Unlike our four-wheeled cousins, our beloved two-wheeled steeds tend to be more sensitive to tire pressures. More often than not, it's really easy for us to detect if any one of our wheels is either too soft or too hard. Of course, it goes without saying that riding your motorcycle with tire pressures that are severely off-spec could pose a substantial threat to our safety and the longevity of our machines.

On top of this, in the event of a puncture, it's pretty much game over unless you can limp your way to the nearest service station, or you're carrying a tire repair kit with you. This is especially true for adventure riders who wander well beyond the confines of civilization. Surely, being stranded in the middle of nowhere with a flat tire and no way to repair it is what nightmares are made of. Having said that, you may want to skip your next trip to Burger King and add some change to the money you would've spent on an upsize, extra-large, Triple Whopper Meal, and get yourself this nifty AirMan Tour Mini Compressor.

Take The AirMan Tour Mini Compressor With You On Your Adventures

For just $30, you could keep this bad boy in your backpack, under your bike's seat—assuming there's enough room down there, that is, or in your top case or panniers and just forget about it.
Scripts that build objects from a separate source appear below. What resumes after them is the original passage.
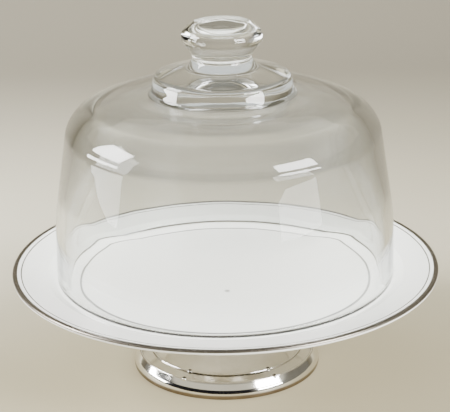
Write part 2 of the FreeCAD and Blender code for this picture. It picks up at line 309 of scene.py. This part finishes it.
class Shader:
    """The node tree of a material or of the world. Every node comes from one method."""

    def __init__(self, owner):
        self.owner = owner
        owner.use_nodes = True
        self.tree = owner.node_tree
        self.tree.nodes.clear()

    def node(self, kind, settings=None, inputs=None, output=0):
        """Add a node: its settings first, then the values or links of its inputs."""
        made = self.tree.nodes.new("ShaderNode" + kind)
        for key, value in (settings or {}).items():
            setattr(made, key, value)
        for key, value in (inputs or {}).items():
            if isinstance(value, Value):
                self.tree.links.new(value.socket, made.inputs[key])
            else:
                made.inputs[key].default_value = value
        return Value(self, made.outputs[output]) if made.outputs else made

    def where(self):
        """Object coordinates as a vector."""
        return self.node("TexCoord", output="Object")

    def axes(self, vector):
        """The x, y and z of a vector."""
        return [self.node("SeparateXYZ", None, {0: vector}, output=i) for i in range(3)]

    def step(self, value, low, high):
        """0 below low, 1 above high, smooth between."""
        return self.node("MapRange", {"interpolation_type": "SMOOTHSTEP"},
                         {"Value": value, "From Min": low, "From Max": high})

    def fade(self, value, low, high):
        """1 below low, 0 above high, smooth between."""
        return 1.0 - self.step(value, low, high)

    def belt(self, value, start, full, fading, end):
        """1 from full to fading, 0 before start and after end, smooth between."""
        return self.step(value, start, full) * self.fade(value, fading, end)

    def noise(self, where, scale, detail=2.0, roughness=0.5):
        """Noise with this many waves in a metre."""
        return self.node("TexNoise", None, {
            "Vector": where, "Scale": scale, "Detail": detail, "Roughness": roughness})

    def stretched(self, where, scale):
        """Coordinates scaled along each axis."""
        return self.node("Mapping", None, {"Vector": where, "Scale": scale})

    def mix(self, factor, first, second):
        """Colour that goes from first to second with the factor."""
        inputs = {0: factor, 6: first, 7: second}
        return self.node("Mix", {"data_type": "RGBA"}, inputs, output=2)

    def bump(self, height, strength, deep):
        """Normal of a surface that rises with the height, over a distance of deep metres."""
        return self.node("Bump", None, {
            "Height": height, "Strength": strength, "Distance": deep})

    def finish(self, surface, output="OutputMaterial"):
        """Link the surface to the output, and give back the owner of the tree."""
        self.node(output, None, {"Surface": surface})
        return self.owner


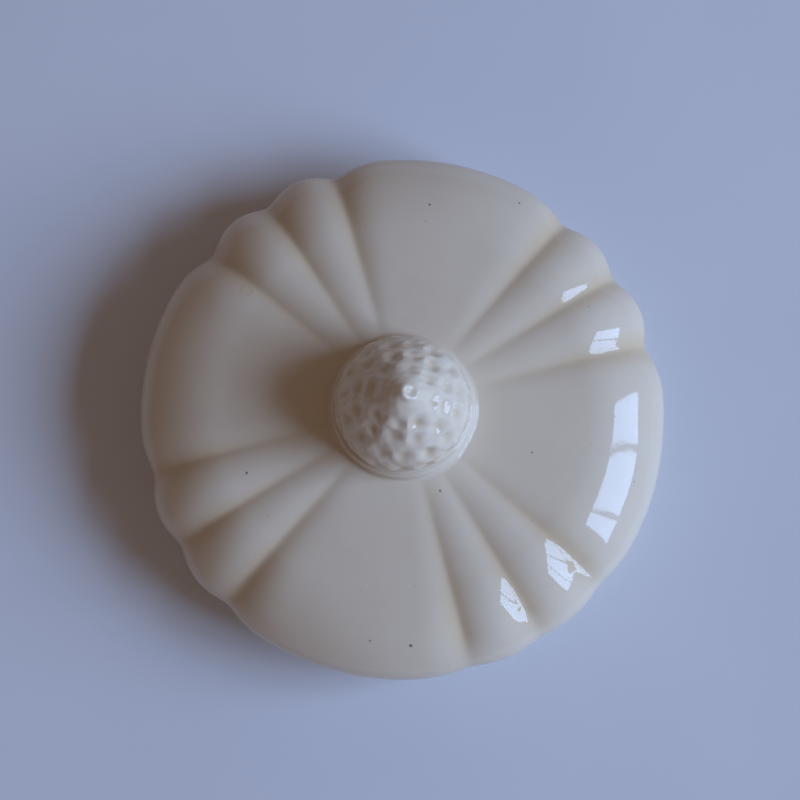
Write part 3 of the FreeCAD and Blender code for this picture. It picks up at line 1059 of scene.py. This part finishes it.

Throw in a cheap yet dependable tire repair kit, too, for good measure. Surely, you'll thank yourself in the event you need a quick repair on the side of the road. Yes, CO2 cartridges are lighter and easier to use, however, these one-time-use items can be very finicky, and it usually takes a couple of them to fully inflate a rear tire. On top of that, CO2 cartridges can easily go to waste, especially when fitted incorrectly on the valve stem. 

The AirMan Tour mini compressor, available in Touratech's online store, will also surely come in handy for those die-hard adventure riders who wish to air-down their tires prior to tackling a section of gnarly terrain. Once you're back on the pavement, you're surely going to want to air-up those tires before hitting the open road back home. Simply park your bike on the side of the road, hook the compressor up either to your battery or 12V socket, pump your wheels up, and go on your merry way.